--- START ---
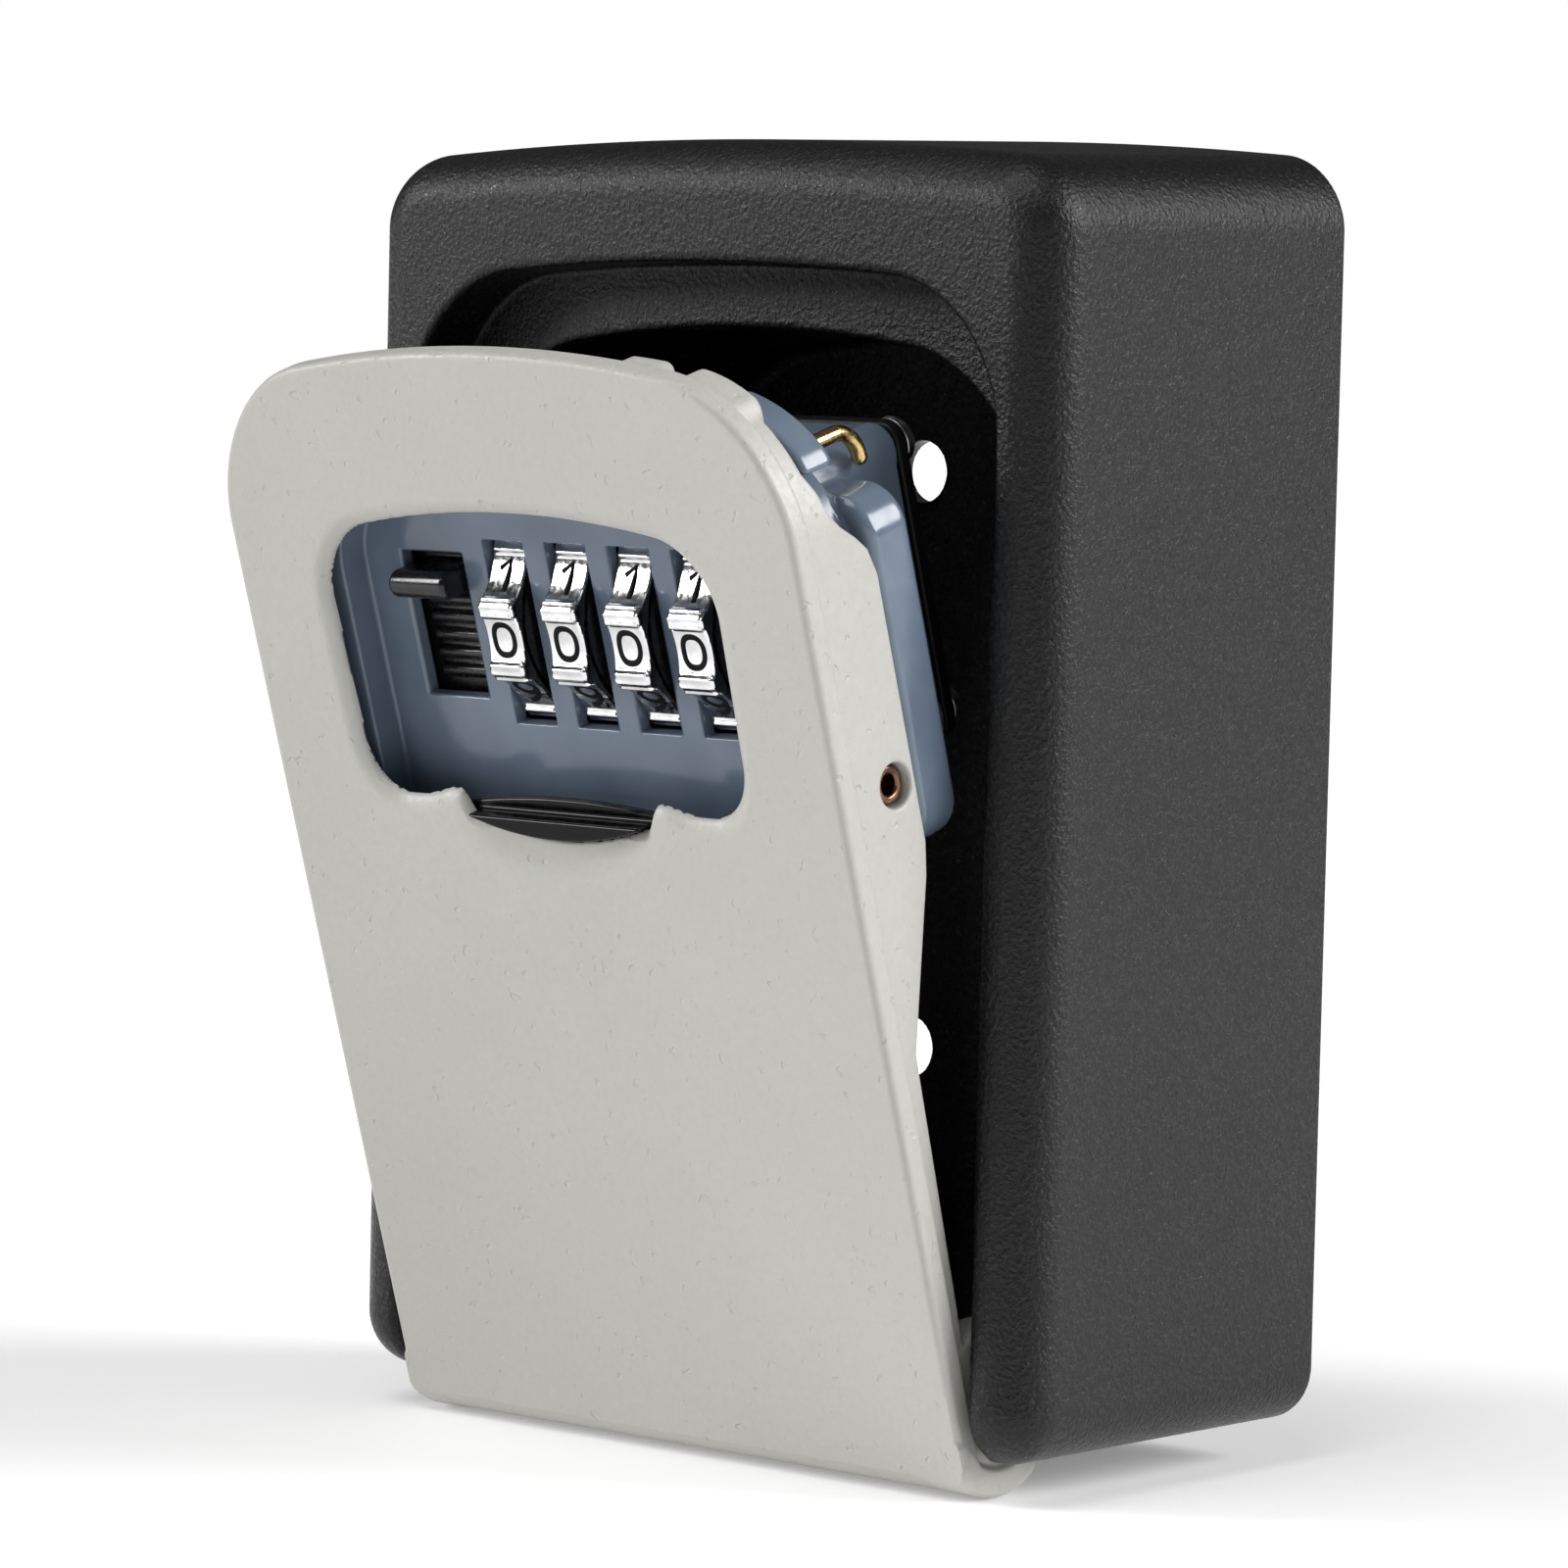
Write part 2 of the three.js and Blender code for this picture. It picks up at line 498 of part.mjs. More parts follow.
// Compression spring of the slide: a helix of round wire along s.
function latchSpring() {
  const { x, n, radius, turns } = SPRING;
  const bottom = SPRING.seat + SPRING.wire + GAP;
  const height = LATCH.foot - GAP - SPRING.wire - bottom;
  const points = [];
  for (let i = 0; i <= turns * 8; i++) {
    const angle = (i / 8) * 2 * Math.PI;
    const s = bottom + (i / (turns * 8)) * height;
    points.push(new THREE.Vector3(x + radius * Math.cos(angle), n + radius * Math.sin(angle), s));
  }
  const wire = new THREE.Shape();
  wire.absarc(0, 0, SPRING.wire, 0, 2 * Math.PI);
  const path = new THREE.CatmullRomCurve3(points);
  const geometry = new THREE.ExtrudeGeometry(wire, {
    steps: turns * 10, curveSegments: 3, bevelEnabled: false, extrudePath: path,
  });
  return toSolid(geometry);
}

// Weather shutter: a thin plate behind the door's skin, with a finger lip on its top edge.
function weatherShutter() {
  const s = SHUTTER;
  const plate = slab(archedOutline(s.halfWidth, s.bottom, s.top, 3, s.crown, 2), s.front, s.rear);
  const l = SHUTTER_LIP;
  const lip = new THREE.Shape();
  lip.moveTo(-l.halfWidth, l.top);
  lip.quadraticCurveTo(0, 2 * l.bottom - l.top, l.halfWidth, l.top);
  lip.closePath();
  return join(plate, slab(lip, l.front, s.front + 0.1, { curveSegments: 12 }));
}

// ---------------------------------------------------------------- hook and pins

// Hook for a key ring: round wire out of the housing's upper right corner, curled over and down.
function keyHook() {
  const y = HOUSING.middle + GAP;
  const bend = [[0, 0], [0.45, -0.1], [0.8, 0.1], [0.97, 0.5], [1, 1]];
  const points = bend.map(([out, down]) => new THREE.Vector3(
    HOOK.x,
    y + out * HOOK.reach,
    HOOK.s - down * HOOK.drop,
  ));
  const path = new THREE.CatmullRomCurve3(points);
  const wire = new THREE.Shape();
  wire.absarc(0, 0, HOOK.wire, 0, 2 * Math.PI);
  const geometry = new THREE.ExtrudeGeometry(wire, {
    steps: 14, curveSegments: 6, bevelEnabled: false, extrudePath: path,
  });
  return toSolid(geometry);
}

function sidePin(side) {
  const [x0, x1] = [side * SIDE_PIN.inner, side * SIDE_PIN.outer].sort((a, b) => a - b);
  const pin = rodX(SIDE_PIN.radius, x0, x1, SIDE_PIN.n, SIDE_PIN.s);
  const [a, b] = [side * 31.5, side * 34].sort((c, d) => c - d);
  return cut(pin, rodX(0.9, a, b, SIDE_PIN.n, SIDE_PIN.s, 12));
}

function hingePin(side) {
  const [x0, x1] = [side * HINGE.inner, side * HINGE.outer].sort((a, b) => a - b);
  return rodX(HINGE.pin, x0, x1, AXIS.n, AXIS.s);
}

// ---------------------------------------------------------------- assembly

add(root, "rear_case", rearCase(), "case");
add(door, "door_shell", doorShell(), "door");
add(door, "lock_housing", lockHousing(), "housing");
add(door, "lock_back_plate", lockBackPlate(), "blackPlastic");
BACK_SCREWS.forEach((place, i) => add(door, `back_plate_screw_${i + 1}`, backScrew(place), "steel"));
add(door, "dial_shaft", rodX(SHAFT.radius, -SHAFT.halfLength, SHAFT.halfLength, DIAL.n, DIAL.s), "steel");
add(door, "shaft_clip_left", shaftClip(CLIP.left), "steel");
add(door, "shaft_clip_right", shaftClip(CLIP.right), "steel");
for (let i = 0; i < DIAL.count; i++) {
  add(door, `dial_ring_${i + 1}`, dialRing(i), "chrome");
  add(door, `dial_hub_${i + 1}`, dialHub(i), "blackPlastic");
}
add(door, "detent_spring", detentSpring(), "steel");
add(door, "open_slide", openSlide(), "blackPlastic");
add(door, "latch_plate", latchPlate(), "steel");
add(door, "latch_spring", latchSpring(), "steel");
add(door, "weather_shutter", weatherShutter(), "blackPlastic");
add(door, "reset_lever", resetLever(), "blackPlastic");
add(door, "key_hook", keyHook(), "brass");
for (const [name, side] of [["left", -1], ["right", 1]]) {
  add(door, `side_pin_${name}`, sidePin(side), "brass");
  add(door, `hinge_pin_${name}`, hingePin(side), "steel");
}

// The door's frame hangs on the hinge axis and leans forward by the open angle.
door.position.set(0, -AXIS.n, -AXIS.s);
const hinge = new THREE.Group();
hinge.position.set(0, HINGE.y, HINGE.z);
hinge.rotation.x = OPEN_ANGLE;
hinge.add(door);
root.add(hinge);

export default root;
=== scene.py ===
"""Looks of the combination key lock box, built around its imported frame."""

import json
import math

import bmesh
import bpy
import numpy as np
from mathutils import Matrix, Vector

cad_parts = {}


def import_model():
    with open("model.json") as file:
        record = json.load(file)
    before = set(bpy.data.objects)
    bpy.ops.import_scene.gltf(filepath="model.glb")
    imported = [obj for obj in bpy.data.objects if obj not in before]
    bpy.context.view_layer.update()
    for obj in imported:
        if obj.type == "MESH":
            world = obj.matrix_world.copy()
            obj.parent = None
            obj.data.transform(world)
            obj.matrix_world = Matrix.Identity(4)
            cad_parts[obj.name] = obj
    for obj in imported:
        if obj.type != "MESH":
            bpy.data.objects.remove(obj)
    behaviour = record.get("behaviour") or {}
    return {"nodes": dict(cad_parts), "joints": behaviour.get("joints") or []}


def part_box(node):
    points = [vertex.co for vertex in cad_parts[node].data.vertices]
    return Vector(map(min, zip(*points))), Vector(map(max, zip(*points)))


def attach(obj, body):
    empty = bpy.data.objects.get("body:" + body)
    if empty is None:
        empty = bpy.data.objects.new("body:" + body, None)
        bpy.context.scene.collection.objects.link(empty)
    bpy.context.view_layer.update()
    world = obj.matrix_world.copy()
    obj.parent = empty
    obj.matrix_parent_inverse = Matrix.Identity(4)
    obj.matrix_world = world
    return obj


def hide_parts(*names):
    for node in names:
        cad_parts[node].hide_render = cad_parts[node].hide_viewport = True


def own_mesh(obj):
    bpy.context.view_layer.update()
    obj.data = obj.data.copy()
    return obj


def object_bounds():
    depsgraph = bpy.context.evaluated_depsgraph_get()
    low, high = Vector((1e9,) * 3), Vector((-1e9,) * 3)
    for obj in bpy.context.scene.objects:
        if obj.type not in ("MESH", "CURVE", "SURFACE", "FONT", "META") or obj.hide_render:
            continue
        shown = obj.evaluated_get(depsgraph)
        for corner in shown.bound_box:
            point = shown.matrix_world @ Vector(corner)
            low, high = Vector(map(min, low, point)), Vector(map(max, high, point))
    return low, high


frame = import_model()
CAD_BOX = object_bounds()
MM = 0.001

# ------------------------------------------------------------------ frames
# Door frame, in mm: x across, n into the door from its front face, s up from its bottom edge.

JOINTS = {j["name"]: j for j in frame["joints"]}
HINGE_Y, HINGE_Z = (v / MM for v in JOINTS["door_hinge"]["pos_m"][1:])
LEAN = math.radians(-JOINTS["door_hinge"]["range_deg"][0])
AXIS_N, AXIS_S = 6.7, 4.6


def from_door(p):
    """Points (x, n, s) in mm to the row frame in metres, at rest."""
    n, s = p[:, 1] - AXIS_N, p[:, 2] - AXIS_S
    y = HINGE_Y + n * math.cos(LEAN) - s * math.sin(LEAN)
    z = HINGE_Z + n * math.sin(LEAN) + s * math.cos(LEAN)
    return np.stack([p[:, 0], y, z], 1) * MM


def from_case(p):
    return p * MM


# ------------------------------------------------------------------ distance fields
# A field is negative inside. both() and either() fillet the edge where two fields meet.


def both(a, b, r=0.0):
    if r <= 0:
        return np.maximum(a, b)
    return np.minimum(-r, np.maximum(a, b)) + np.hypot(np.maximum(a + r, 0), np.maximum(b + r, 0))


def either(a, b, r=0.0):
    return -both(-a, -b, r)


def less(a, b, r=0.0):
    """Field a with field b cut out of it."""
    return both(a, -b, r)


def span(v, low, high):
    return np.maximum(low - v, v - high)


def arched(x, z, half, bottom, top, corner, crown, low_corner):
    """A rounded rectangle whose top edge is a shallow arch."""
    radius = (half - corner) ** 2 / (2 * crown)
    arch = np.hypot(x, z - (top - radius)) - radius
    return both(both(np.abs(x) - half, arch, corner), bottom - z, low_corner)


def block(x, y, z, xs, ys, zs, r=0.0):
    return both(both(span(x, *xs), span(y, *ys), r), span(z, *zs), r)


def capsule(x, y, z, a, b, r):
    a, b = np.array(a, float), np.array(b, float)
    d = b - a
    t = ((x - a[0]) * d[0] + (y - a[1]) * d[1] + (z - a[2]) * d[2]) / (d @ d)
    t = np.clip(t, 0, 1)
    return np.sqrt((x - a[0] - t * d[0]) ** 2 + (y - a[1] - t * d[1]) ** 2 + (z - a[2] - t * d[2]) ** 2) - r


def smooth(v, low, high):
    t = np.clip((v - low) / (high - low), 0, 1)
    return t * t * (3 - 2 * t)


def slope_of(field, v, h=0.01):
    g = np.empty_like(v)
    for a in range(3):
        d = np.zeros(3)
        d[a] = h
        g[:, a] = field(*(v + d).T) - field(*(v - d).T)
    return g / (2 * h)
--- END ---
▶ [Exercise description]: Go through the material above and output exactly the lines from the one containing "the open angle." through the one containing "obj.matrix_world = Matrix.Identity(4)".

▶ [Complete output]:
// The door's frame hangs on the hinge axis and leans forward by the open angle.
door.position.set(0, -AXIS.n, -AXIS.s);
const hinge = new THREE.Group();
hinge.position.set(0, HINGE.y, HINGE.z);
hinge.rotation.x = OPEN_ANGLE;
hinge.add(door);
root.add(hinge);

export default root;
=== scene.py ===
"""Looks of the combination key lock box, built around its imported frame."""

import json
import math

import bmesh
import bpy
import numpy as np
from mathutils import Matrix, Vector

cad_parts = {}


def import_model():
    with open("model.json") as file:
        record = json.load(file)
    before = set(bpy.data.objects)
    bpy.ops.import_scene.gltf(filepath="model.glb")
    imported = [obj for obj in bpy.data.objects if obj not in before]
    bpy.context.view_layer.update()
    for obj in imported:
        if obj.type == "MESH":
            world = obj.matrix_world.copy()
            obj.parent = None
            obj.data.transform(world)
            obj.matrix_world = Matrix.Identity(4)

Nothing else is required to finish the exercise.